>> BEGIN Material provided

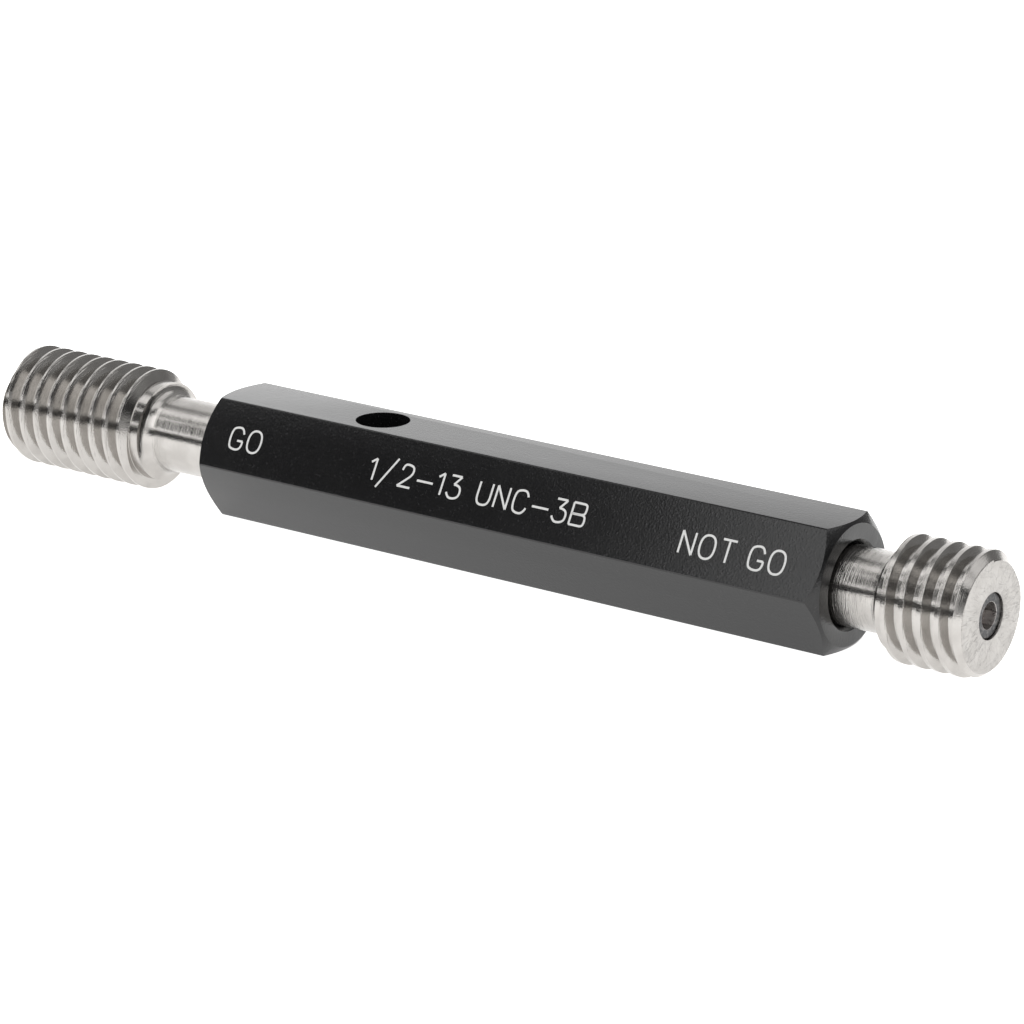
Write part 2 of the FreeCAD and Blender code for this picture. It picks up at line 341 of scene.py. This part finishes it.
def newObject(name, bm, material, place):
    mesh = bpy.data.meshes.new(name)
    bm.transform(Matrix.Scale(mm, 4) @ Matrix.Translation((0, 0, axisHeight)) @ place)
    bm.to_mesh(mesh)
    bm.free()
    mesh.materials.append(material)
    piece = bpy.data.objects.new(name, mesh)
    scene.collection.objects.link(piece)
    return piece


def applyModifiers(piece):
    depsgraph = bpy.context.evaluated_depsgraph_get()
    mesh = bpy.data.meshes.new_from_object(piece.evaluated_get(depsgraph))
    piece.modifiers.clear()
    piece.data = mesh


def carve(piece, cutter, operation="DIFFERENCE"):
    modifier = piece.modifiers.new("carve", "BOOLEAN")
    modifier.object = cutter
    modifier.operation = operation
    modifier.solver = "EXACT"
    modifier.material_mode = "TRANSFER"
    applyModifiers(piece)
    bpy.data.objects.remove(cutter)


def finishPiece(piece, slot, sharpAngle, *nodes):
    piece.data.polygons.foreach_set("use_smooth", [True] * len(piece.data.polygons))
    piece.data.set_sharp_from_angle(angle=math.radians(sharpAngle))
    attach(piece, "root")
    if nodes:
        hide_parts(*nodes)
    print(piece.name, len(piece.data.polygons), "faces")


# Threaded members. Local x runs from the outer face towards the handle.
thread = {
    "pitch": 25.4 / 13,
    "flankAngle": 60,
    "rootRadius": 5.29,
    "stepsPerTurn": 96,
    "cutAbove": 1.3,  # the groove's tool reaches this far above the root
    "sharpAngle": 24,
}
goMember = {
    "headLength": 18.8,
    "pitchRadius": 5.715,
    "grooveFromFace": -0.05,
    "leadIn": thread["pitch"],
    "faceRadius": 5.5,
    "reliefWidth": 1.15,
    "neckRadius": 4.0,
    "front": [(2.77, 0), (0, 1.6, 0.05)],
    "shank": [
        (0.52, 3.78), (13.3, 3.64), (13.5, 3.44), (13.5, 1.9),
        (16.3, 1.9), (16.51, 1.7), (16.51, 0),
    ],
}
notGoMember = {
    "headLength": 9.525,
    "pitchRadius": 5.776,
    "grooveFromFace": -0.1,
    "leadIn": 0.0,  # the groove starts at full depth, at the top of the face
    "faceRadius": 5.5,
    "reliefWidth": 0.6,
    "neckRadius": 4.0,
    "front": [(notGoHigh.x - notGoLow.x, 1.52), (3.09, 1.52), (3.09, 2.28), (0, 2.28, 0.05)],
    "shank": [(0.62, 3.68), (13.7, 3.68), (14, 3.38), (14, 1.52)],
}
shared = {
    "stepsRound": 192,
    "faceRound": 0.06,
    "reliefBelowRoot": 0.02,
    "reliefRound": 0.05,
    "fillet": 1.274,  # between neck and thread
    "filletLean": 0.02,
    "neckEntry": 0.3,
    "neckRound": 0.04,
}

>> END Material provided

Write out the lines above, starting at the line that contains "hide_parts(*nodes)" and ending with the final line, and nothing else; copy them exactly.

▶ **Exercise solution**
        hide_parts(*nodes)
    print(piece.name, len(piece.data.polygons), "faces")


# Threaded members. Local x runs from the outer face towards the handle.
thread = {
    "pitch": 25.4 / 13,
    "flankAngle": 60,
    "rootRadius": 5.29,
    "stepsPerTurn": 96,
    "cutAbove": 1.3,  # the groove's tool reaches this far above the root
    "sharpAngle": 24,
}
goMember = {
    "headLength": 18.8,
    "pitchRadius": 5.715,
    "grooveFromFace": -0.05,
    "leadIn": thread["pitch"],
    "faceRadius": 5.5,
    "reliefWidth": 1.15,
    "neckRadius": 4.0,
    "front": [(2.77, 0), (0, 1.6, 0.05)],
    "shank": [
        (0.52, 3.78), (13.3, 3.64), (13.5, 3.44), (13.5, 1.9),
        (16.3, 1.9), (16.51, 1.7), (16.51, 0),
    ],
}
notGoMember = {
    "headLength": 9.525,
    "pitchRadius": 5.776,
    "grooveFromFace": -0.1,
    "leadIn": 0.0,  # the groove starts at full depth, at the top of the face
    "faceRadius": 5.5,
    "reliefWidth": 0.6,
    "neckRadius": 4.0,
    "front": [(notGoHigh.x - notGoLow.x, 1.52), (3.09, 1.52), (3.09, 2.28), (0, 2.28, 0.05)],
    "shank": [(0.62, 3.68), (13.7, 3.68), (14, 3.38), (14, 1.52)],
}
shared = {
    "stepsRound": 192,
    "faceRound": 0.06,
    "reliefBelowRoot": 0.02,
    "reliefRound": 0.05,
    "fillet": 1.274,  # between neck and thread
    "filletLean": 0.02,
    "neckEntry": 0.3,
    "neckRound": 0.04,
}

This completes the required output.